Requirements | Within the records below, find each line that holds the string "import", then copy it.

Task material |
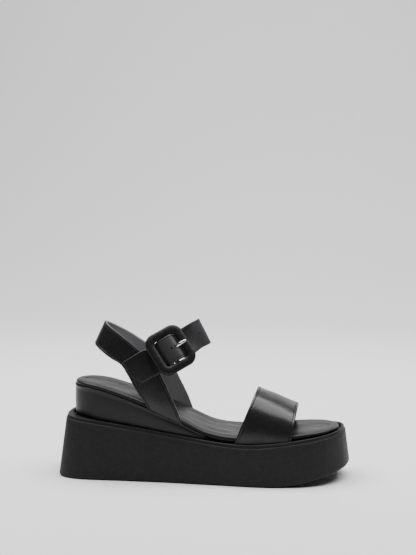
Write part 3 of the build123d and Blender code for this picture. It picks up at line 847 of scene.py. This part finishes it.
* * *
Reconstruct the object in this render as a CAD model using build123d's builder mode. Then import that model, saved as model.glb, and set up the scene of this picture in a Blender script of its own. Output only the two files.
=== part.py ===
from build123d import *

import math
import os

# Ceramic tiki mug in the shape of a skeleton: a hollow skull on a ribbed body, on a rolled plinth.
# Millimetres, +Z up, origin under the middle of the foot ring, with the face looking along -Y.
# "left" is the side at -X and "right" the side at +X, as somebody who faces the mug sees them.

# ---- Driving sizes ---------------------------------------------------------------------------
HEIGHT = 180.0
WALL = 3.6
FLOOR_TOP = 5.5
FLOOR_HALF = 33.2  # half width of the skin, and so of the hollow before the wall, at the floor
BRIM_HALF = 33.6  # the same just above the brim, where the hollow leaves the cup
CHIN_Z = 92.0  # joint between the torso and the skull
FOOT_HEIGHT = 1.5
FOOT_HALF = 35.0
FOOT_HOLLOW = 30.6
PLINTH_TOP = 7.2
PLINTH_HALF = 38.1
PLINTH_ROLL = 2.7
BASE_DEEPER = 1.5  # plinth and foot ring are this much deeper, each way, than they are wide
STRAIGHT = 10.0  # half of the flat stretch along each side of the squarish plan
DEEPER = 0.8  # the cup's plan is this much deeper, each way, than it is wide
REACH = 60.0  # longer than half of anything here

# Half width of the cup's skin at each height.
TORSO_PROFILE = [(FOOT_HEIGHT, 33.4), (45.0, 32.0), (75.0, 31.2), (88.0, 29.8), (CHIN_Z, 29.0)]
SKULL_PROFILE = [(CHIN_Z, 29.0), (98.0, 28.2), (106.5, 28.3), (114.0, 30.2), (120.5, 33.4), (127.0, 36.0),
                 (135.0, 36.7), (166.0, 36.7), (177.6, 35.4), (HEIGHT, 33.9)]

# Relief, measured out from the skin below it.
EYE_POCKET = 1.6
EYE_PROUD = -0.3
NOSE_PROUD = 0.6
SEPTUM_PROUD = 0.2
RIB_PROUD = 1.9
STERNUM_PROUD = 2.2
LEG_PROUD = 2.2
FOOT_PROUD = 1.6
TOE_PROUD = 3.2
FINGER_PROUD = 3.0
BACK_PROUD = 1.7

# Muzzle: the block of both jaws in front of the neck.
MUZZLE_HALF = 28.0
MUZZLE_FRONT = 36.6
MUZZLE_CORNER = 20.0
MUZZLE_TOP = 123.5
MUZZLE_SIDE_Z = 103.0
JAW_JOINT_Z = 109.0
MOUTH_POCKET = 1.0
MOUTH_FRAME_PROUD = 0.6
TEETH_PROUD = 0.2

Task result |
Reconstruct the object in this render as a CAD model using build123d's builder mode. Then import that model, saved as model.glb, and set up the scene of this picture in a Blender script of its own. Output only the two files.
from build123d import *
import math
import os